In the video below, the protesters, who have been interrupting and commenting throughout, are challenged by a woman who is annoyed by their comments and interruptions. The woman got up and left in disgust, saying that she was leaning against the plan, but that the protesters “are turning me off.”
“I’m skeptical of this plan because I study Latin American politics and this has been tried hundreds and thousands of times around the world and it always ends badly… These are universally the most unpopular programs that have been put through as parts of neo-liberal reforms around the world – look around all over the United States it’s working badly – but somehow we’re supposed to believe it’s going to work really well in Providence…”
The next video shows the first person to speak even somewhat favorably about the plan to lease the water so far. He asked administration officials to explain what could happen if the City were to go into bankruptcy. As City Solicitor Jeffrey Dana explained the worst scenario, Providence resident Aaron Jaehnig accused him of fearmongering.
“It’s very possible it could be a forced sale without the protections in for rates, for environmental protections and for labor protections,” said Solicitor Dana. Jaehnig countered that the City isn’t doing enough to re-amoritize it’s payments.
“If nothing happens, when will the City go bankrupt?” asked a person in the audience. “And Providence isn’t the only City having problems. All over the United States Cities of a similar size are having similar size problems.”
Two problems with the plan are suggested from a person in the audience.
- In the event of a recession, any gains we make in stabilizing pension payments from leasing the water may be lost, as the pension fund may underperform or even lose money in the event of a recession.
- Since the profits that will be earned by any prospective company that leases the water will be coming from ratepayers, isn’t this instead a secret tax increase on ratepayers who will be paying extra for the water?
Scituate resident Alicia Kelley‘s family lost their land to build the resevoir over a century ago. “No one’s ever come to Scituate from Providence to have a conversation with our community about this,” said Kelley. The legislation introduced to the General Assembly “has come up three times, and we’ve never had a seat at the table.”
Greg Gerritt had a number of questions about how the lease of the water could possibly be profitable, given that numbers. This was a very interesting discussion between Gerritt and City Finance Director Larry Mancini.
Solicitor Dana talked about the issue of ownership of Providence Water. Many people, notably Speaker of the House Nicholas Mattiello, have claimed that the ratepayers from all the municipalities Providence Water serves have an ownership claim over Providence Water. Dana noted that court rulings in other cases usually don’t favor ratepayers, so he is confident that the City has a stronger ownership claim.

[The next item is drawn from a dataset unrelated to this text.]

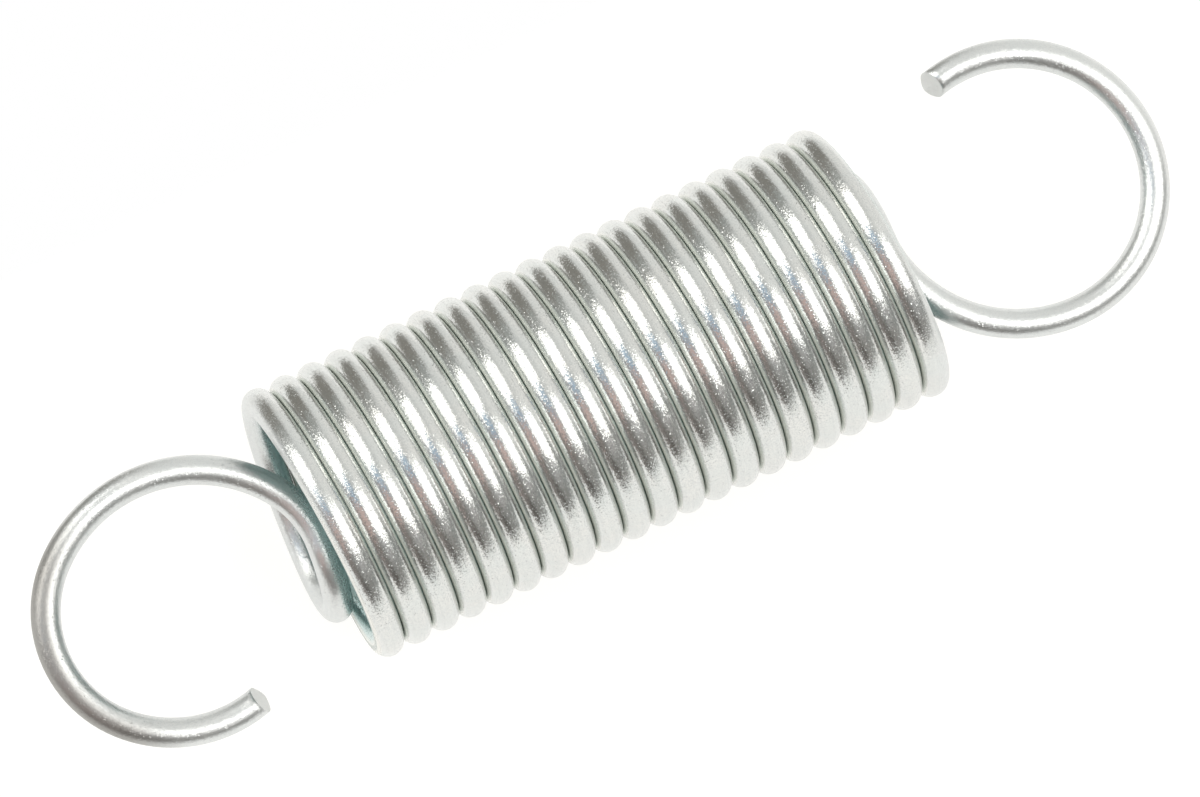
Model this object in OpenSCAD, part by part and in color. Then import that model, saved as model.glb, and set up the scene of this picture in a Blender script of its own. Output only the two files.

Another question about the profitability of Providence Water and the claim that the leasing company will make money through “economies of scale,” that is, by using their large size and purchasing power to reduce costs.
“I’ve tried to be respectful. I’ve sat hear and listened to both sides,” said a person from North Scituate, “I’m to understand… that a city that somehow, for the last two decades has headed for bankruptcy, is somehow capable of becoming not the 601st city, but the only city in the country that can pull off this magic trick, extracting massive amounts of money from the Suez Water country or God knows what they’re called?
“I apologize for losing it but I’ve listened to you guys for an hour and a half and I’m not buying it… This is the most absurd idea anybody’s ever come up with.”